In the material below, the lines containing the word "objects" are required; copy each of them.

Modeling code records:

• • • •

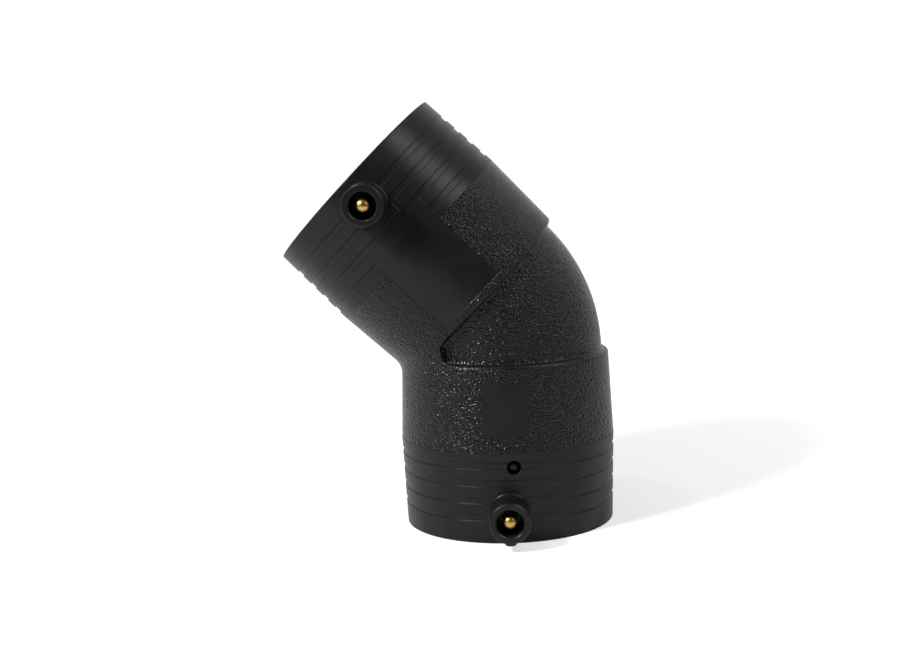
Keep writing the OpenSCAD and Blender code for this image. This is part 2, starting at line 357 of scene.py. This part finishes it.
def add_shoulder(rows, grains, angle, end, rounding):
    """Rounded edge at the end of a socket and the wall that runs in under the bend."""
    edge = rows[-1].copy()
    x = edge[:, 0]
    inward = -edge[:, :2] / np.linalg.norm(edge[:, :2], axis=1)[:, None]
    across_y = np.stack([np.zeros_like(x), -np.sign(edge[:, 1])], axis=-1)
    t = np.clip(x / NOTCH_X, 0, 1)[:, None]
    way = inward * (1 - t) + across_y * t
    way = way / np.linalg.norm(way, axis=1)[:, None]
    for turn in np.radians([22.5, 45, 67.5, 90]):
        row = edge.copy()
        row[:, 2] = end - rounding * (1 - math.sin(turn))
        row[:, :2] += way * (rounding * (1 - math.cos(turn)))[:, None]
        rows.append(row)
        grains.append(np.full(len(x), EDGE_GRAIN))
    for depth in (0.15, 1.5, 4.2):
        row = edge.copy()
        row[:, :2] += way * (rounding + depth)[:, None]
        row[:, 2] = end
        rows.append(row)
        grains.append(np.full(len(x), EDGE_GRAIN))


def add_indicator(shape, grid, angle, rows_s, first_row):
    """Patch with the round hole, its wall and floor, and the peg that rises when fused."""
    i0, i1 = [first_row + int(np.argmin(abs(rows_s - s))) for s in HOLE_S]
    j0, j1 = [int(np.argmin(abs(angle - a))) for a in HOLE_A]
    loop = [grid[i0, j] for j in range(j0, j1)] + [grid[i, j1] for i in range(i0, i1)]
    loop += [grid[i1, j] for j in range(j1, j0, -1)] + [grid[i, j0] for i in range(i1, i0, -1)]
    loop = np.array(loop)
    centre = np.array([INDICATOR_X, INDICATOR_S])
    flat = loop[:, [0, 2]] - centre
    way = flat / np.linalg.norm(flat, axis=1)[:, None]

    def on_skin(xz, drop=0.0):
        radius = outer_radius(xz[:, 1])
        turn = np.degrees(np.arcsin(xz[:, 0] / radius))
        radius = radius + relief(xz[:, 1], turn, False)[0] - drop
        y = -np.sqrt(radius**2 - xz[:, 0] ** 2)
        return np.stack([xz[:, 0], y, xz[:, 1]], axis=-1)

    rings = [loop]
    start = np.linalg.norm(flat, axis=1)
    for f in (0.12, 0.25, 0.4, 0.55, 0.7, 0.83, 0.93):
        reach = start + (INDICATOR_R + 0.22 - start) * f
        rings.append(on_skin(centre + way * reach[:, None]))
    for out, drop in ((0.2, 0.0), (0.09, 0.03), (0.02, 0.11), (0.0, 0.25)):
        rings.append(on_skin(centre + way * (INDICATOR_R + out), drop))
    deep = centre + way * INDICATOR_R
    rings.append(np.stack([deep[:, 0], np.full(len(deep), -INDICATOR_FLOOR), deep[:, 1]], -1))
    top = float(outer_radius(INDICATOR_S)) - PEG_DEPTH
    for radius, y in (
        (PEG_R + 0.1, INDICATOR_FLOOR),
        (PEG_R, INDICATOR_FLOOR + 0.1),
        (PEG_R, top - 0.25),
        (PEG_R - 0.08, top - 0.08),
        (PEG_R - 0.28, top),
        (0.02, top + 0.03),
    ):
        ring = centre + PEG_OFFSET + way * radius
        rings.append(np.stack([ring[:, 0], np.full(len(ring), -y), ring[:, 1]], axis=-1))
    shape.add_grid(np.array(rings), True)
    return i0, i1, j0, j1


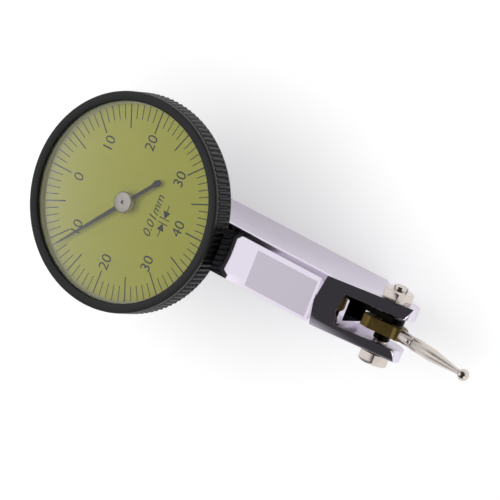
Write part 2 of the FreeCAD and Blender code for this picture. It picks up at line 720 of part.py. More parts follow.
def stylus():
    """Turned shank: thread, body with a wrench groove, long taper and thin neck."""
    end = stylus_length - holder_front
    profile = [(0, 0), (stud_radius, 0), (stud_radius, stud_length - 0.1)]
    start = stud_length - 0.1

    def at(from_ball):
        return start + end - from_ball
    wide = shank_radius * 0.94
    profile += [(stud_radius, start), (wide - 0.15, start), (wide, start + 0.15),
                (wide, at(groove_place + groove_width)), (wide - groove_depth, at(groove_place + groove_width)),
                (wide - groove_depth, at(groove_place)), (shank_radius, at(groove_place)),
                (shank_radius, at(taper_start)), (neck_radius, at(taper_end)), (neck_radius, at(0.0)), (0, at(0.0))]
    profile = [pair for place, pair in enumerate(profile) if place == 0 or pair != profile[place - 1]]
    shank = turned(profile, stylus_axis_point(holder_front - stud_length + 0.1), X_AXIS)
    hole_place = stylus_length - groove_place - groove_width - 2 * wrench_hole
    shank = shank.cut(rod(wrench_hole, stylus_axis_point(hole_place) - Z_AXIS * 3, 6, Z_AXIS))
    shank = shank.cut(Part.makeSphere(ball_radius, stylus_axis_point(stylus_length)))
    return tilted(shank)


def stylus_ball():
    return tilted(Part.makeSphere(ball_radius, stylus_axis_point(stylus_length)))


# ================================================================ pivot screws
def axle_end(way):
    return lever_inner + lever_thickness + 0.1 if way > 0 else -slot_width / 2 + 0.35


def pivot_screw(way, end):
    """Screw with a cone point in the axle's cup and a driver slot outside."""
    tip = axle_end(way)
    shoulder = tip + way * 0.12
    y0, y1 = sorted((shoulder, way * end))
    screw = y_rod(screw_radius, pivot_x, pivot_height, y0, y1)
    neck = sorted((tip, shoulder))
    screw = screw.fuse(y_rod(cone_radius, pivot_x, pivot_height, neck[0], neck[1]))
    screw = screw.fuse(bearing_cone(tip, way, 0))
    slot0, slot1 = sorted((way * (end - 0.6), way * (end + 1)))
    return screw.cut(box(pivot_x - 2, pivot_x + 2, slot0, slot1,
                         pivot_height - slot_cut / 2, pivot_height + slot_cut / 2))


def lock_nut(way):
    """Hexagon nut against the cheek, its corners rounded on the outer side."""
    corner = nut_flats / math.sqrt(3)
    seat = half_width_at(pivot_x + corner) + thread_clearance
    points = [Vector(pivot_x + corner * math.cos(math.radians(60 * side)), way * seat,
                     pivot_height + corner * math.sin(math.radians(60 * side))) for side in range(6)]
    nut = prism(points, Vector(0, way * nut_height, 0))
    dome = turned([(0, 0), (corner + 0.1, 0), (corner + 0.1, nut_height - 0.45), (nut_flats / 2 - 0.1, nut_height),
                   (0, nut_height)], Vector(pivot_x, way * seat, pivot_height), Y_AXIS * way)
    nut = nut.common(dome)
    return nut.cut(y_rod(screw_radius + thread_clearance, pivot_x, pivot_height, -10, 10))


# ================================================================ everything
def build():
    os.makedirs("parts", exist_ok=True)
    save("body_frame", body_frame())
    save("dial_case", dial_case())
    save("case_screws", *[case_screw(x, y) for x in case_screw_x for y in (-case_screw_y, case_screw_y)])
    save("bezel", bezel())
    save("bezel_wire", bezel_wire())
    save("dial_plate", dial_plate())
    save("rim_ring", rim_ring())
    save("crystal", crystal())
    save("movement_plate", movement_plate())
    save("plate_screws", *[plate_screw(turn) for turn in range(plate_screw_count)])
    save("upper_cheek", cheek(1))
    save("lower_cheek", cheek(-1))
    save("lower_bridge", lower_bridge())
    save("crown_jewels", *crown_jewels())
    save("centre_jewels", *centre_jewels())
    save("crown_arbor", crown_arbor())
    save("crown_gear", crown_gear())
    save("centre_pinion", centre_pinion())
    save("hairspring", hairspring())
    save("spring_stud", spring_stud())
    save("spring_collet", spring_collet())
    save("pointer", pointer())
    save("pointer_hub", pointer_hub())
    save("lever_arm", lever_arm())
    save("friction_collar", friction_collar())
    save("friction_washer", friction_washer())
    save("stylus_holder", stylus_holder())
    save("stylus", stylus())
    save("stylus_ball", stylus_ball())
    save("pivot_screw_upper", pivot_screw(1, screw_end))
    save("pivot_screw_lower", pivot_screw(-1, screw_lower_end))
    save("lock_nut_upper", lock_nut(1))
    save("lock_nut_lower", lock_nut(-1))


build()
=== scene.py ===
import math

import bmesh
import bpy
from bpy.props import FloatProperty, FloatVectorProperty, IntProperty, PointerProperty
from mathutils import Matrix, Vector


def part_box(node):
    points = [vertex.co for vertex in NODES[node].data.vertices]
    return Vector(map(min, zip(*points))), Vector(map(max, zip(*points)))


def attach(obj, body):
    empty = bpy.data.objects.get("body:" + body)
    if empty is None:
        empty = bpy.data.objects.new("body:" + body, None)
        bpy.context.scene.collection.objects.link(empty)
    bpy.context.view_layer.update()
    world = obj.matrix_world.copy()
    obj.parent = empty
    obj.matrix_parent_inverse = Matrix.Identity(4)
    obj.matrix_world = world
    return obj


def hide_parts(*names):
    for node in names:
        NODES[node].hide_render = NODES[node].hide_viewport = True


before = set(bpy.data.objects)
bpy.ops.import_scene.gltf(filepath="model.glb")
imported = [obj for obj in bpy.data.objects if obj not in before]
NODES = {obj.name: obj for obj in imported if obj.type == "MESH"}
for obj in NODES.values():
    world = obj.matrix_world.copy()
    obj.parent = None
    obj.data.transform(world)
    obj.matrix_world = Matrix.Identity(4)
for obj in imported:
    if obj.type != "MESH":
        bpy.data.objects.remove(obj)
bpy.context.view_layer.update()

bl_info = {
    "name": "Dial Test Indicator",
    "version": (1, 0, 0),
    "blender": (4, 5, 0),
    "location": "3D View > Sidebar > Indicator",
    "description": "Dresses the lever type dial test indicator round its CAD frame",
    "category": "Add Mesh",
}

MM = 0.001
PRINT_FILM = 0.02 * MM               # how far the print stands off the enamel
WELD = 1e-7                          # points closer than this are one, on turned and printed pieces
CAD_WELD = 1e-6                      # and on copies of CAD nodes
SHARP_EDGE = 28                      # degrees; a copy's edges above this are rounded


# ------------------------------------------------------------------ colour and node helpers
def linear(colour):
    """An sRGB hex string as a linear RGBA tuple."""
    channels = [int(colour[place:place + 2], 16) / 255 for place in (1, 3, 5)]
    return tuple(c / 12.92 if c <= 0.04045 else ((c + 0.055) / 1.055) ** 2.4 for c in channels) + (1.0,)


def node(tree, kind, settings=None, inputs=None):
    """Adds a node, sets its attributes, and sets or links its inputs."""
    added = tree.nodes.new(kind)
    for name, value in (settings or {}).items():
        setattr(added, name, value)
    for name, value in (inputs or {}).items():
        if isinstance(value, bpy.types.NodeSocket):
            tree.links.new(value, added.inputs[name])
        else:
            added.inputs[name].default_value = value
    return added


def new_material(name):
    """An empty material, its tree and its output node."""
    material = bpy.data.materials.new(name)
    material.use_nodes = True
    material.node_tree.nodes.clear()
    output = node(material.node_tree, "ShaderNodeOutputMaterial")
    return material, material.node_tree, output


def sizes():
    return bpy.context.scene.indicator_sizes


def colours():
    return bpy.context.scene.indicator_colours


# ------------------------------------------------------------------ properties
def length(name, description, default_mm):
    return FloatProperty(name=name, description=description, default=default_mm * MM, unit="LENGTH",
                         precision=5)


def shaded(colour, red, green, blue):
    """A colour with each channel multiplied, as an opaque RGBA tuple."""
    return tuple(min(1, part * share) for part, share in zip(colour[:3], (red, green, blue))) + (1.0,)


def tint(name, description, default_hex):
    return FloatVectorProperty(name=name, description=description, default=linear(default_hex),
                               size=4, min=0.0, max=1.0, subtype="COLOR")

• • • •

## COMPLETED EXERCISE
    empty = bpy.data.objects.get("body:" + body)
        empty = bpy.data.objects.new("body:" + body, None)
        bpy.context.scene.collection.objects.link(empty)
before = set(bpy.data.objects)
imported = [obj for obj in bpy.data.objects if obj not in before]
        bpy.data.objects.remove(obj)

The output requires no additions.